In previous posts, I have presented histograms of the sample distribution of the monthly returns estimated for
the dynamic trading risk factor. With the most recent data set,
we noted an apparent cluster of months with returns in the region of 2%. When performing an ad hoc analysis of data,
it is my normal practice to make a histogram
of the data and to fit a parametric
model for the underlying probability
density function (usually the generalized error distribution).
Histogramming is a basic and popular statistical technique. Among its benefits are:
- the definition of an histogram is elementary;
- histograms can be rapidly composed by hand (i.e. in the field, without the aid of a computer);
- their interpretation is straight forward;
- their sampling properties are well understood; and,
- fitting a model to the data is a rapid and well understood procedure
Of course, there are also disadvantages, including:
- the analyst has to make an arbitary choice of binning parameters;
- the resulting estimate is a step
function, which likely does not represent the true underlying continuous p.d.f. and cannot be used to estimate the gradient
of that function.
A populate alternative is Kernel
Density Estimation, which estimates the population p.d.f. from the data via a kernel smoothing algorithm applied
to the raw, unbinned, data. This procedure is easily to implement by computer, but not really suitable for use by hand. It has the
advantage of the estimator being smooth and fairly robust with respect to the choice of smoothing kernel.

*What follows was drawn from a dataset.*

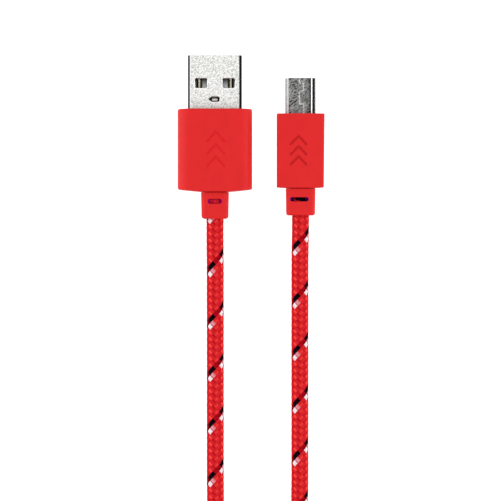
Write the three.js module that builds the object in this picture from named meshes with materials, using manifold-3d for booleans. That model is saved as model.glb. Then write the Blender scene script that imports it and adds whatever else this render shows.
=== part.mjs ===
// A charging cable: a wide flat plug and a small plug on the two ends of one braided cord.
// Millimetres, +Z up. The cable lies flat on the plane z = 0 with both plugs pointing along +Y.
// The origin is at the bottom centre of the box that holds the two plugs.
import * as THREE from 'three';
import { mergeVertices } from 'three/addons/utils/BufferGeometryUtils.js';
import Module from 'manifold-3d';

// ---- Driving dimensions ----------------------------------------------------------------------

const GAP = 0.15; // between pieces that touch
const FACE_GAP = 0.3; // between the cord's solids, end to end

const CORD_RADIUS = 1.95;
const CORD_BORE = CORD_RADIUS + 0.12; // hole that the cord passes through
const CORD_SIDES = 8;

// Wide plug. Across is x from its axis, up is z from its axis.
const WIDE = {
  x: -8.04,
  z: 4.0,
  tipY: 18.15,
  housingFrontY: 6.26,
  housingSideY: -11.7,
  housingRearY: -12.15,
  housingWidth: 16.6,
  housingRearWidth: 16.6,
  housingHeight: 8.0,
  housingRound: 1.5,
  shellHalfWidth: 6.0,
  shellHalfHeight: 2.25,
  shellRearY: -0.6,
  wall: 0.3,
  bootEndY: -18.15,
  bootWidth: 6.2,
  bootEndWidth: 5.95,
  bootHeight: 5.6,
  slotY: -14.29,
  slotWidth: 3.2,
  slotLength: 1.14,
};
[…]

The choice of
smoothing bandwidth, analogous to the bin width in a histogram, is arbitary — but there are many good choices
suggested in the literature. The chart above shows the application of this procedure to our data set: the
monthly returns of the dynamic trading risk factor. This analysis illustrates a feature that, I feel, is not particularly noticable in the
histograms previously made — that the data has a pronounced negative skewness. It doesn't appear to back the hypothesis that there is
an anomalous cluster at exactly 2%. On the subject of the origin of this skew, of course, this data is silent. A suspicious mind might suggest
that there is a tendency to adopt cookie
jar accounting in a non-public company with obscure accounts — but salacious speculation is all we can really propose on the basis
of this data alone.